[Object data in JSON]
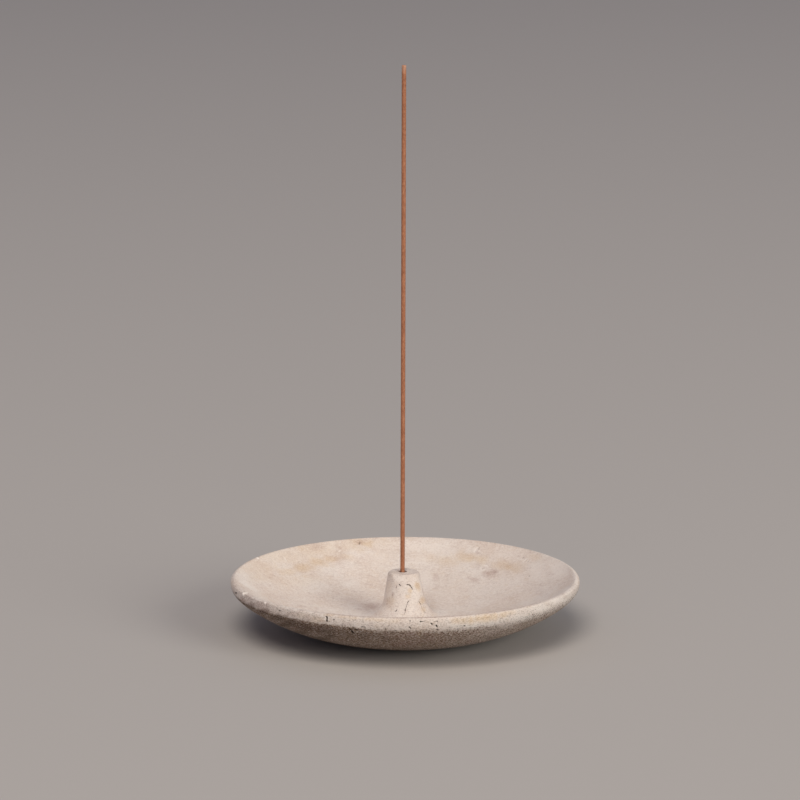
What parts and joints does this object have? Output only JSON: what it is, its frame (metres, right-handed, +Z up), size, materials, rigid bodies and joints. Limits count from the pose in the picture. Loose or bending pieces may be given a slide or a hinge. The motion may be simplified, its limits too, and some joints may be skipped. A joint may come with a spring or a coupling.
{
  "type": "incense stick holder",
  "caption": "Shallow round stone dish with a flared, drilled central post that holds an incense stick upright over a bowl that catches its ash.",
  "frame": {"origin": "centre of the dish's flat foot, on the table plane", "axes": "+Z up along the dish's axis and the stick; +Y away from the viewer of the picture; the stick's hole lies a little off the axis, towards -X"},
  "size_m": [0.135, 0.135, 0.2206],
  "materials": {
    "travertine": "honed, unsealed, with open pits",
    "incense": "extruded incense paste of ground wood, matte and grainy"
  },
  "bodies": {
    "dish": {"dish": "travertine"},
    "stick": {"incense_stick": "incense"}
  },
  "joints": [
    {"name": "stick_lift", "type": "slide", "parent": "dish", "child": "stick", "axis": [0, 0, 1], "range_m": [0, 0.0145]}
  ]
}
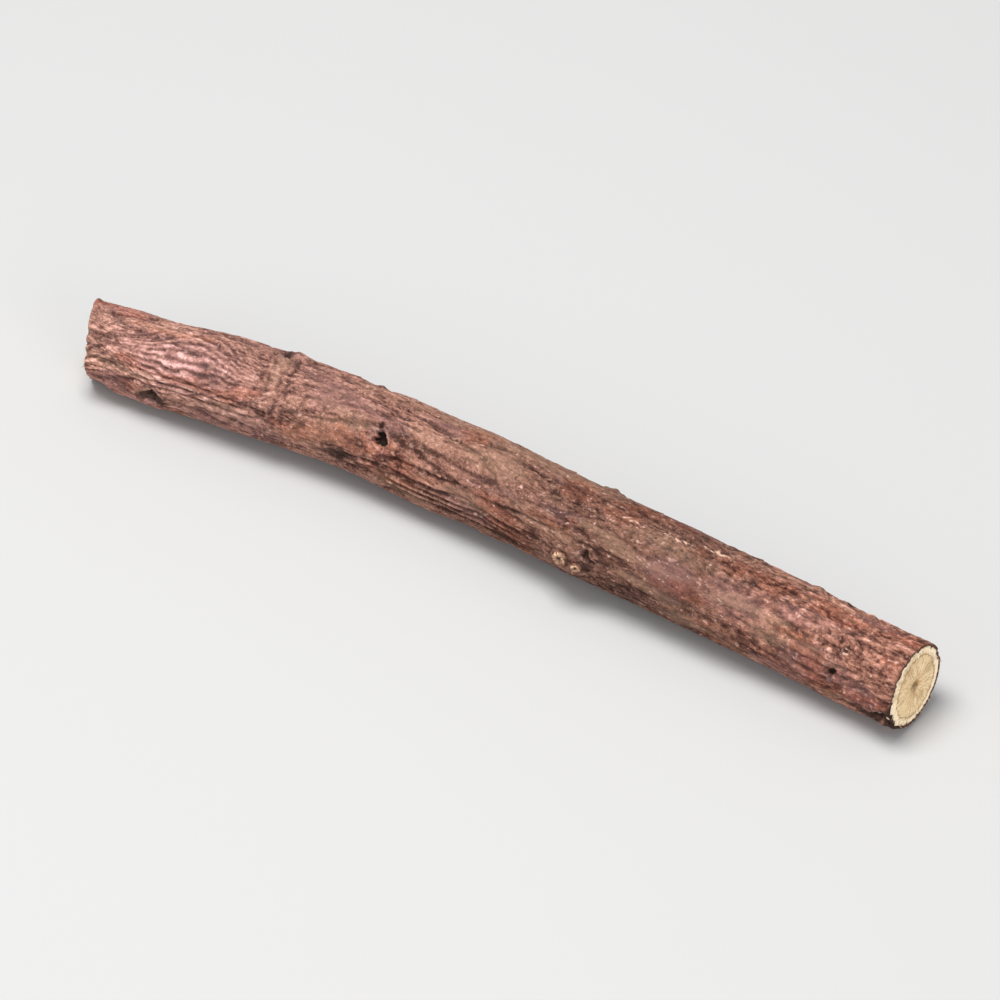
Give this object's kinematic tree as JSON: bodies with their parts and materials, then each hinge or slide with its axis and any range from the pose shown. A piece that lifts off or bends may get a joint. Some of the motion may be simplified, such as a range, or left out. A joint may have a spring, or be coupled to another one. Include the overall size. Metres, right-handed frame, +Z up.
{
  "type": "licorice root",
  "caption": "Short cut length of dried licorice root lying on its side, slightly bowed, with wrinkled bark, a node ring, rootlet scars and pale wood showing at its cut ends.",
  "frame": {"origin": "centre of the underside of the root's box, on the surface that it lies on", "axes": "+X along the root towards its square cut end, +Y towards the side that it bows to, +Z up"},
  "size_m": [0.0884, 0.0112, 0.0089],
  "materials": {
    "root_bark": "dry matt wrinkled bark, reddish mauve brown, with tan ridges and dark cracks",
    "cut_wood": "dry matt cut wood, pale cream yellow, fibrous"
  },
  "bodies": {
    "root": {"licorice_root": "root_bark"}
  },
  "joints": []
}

* **What is asked**: Transcribe exactly the line containing "Give this object's" and all remaining lines of the material, ending with the last one.

* **Answer to this exercise**:
Give this object's kinematic tree as JSON: bodies with their parts and materials, then each hinge or slide with its axis and any range from the pose shown. A piece that lifts off or bends may get a joint. Some of the motion may be simplified, such as a range, or left out. A joint may have a spring, or be coupled to another one. Include the overall size. Metres, right-handed frame, +Z up.
{
  "type": "licorice root",
  "caption": "Short cut length of dried licorice root lying on its side, slightly bowed, with wrinkled bark, a node ring, rootlet scars and pale wood showing at its cut ends.",
  "frame": {"origin": "centre of the underside of the root's box, on the surface that it lies on", "axes": "+X along the root towards its square cut end, +Y towards the side that it bows to, +Z up"},
  "size_m": [0.0884, 0.0112, 0.0089],
  "materials": {
    "root_bark": "dry matt wrinkled bark, reddish mauve brown, with tan ridges and dark cracks",
    "cut_wood": "dry matt cut wood, pale cream yellow, fibrous"
  },
  "bodies": {
    "root": {"licorice_root": "root_bark"}
  },
  "joints": []
}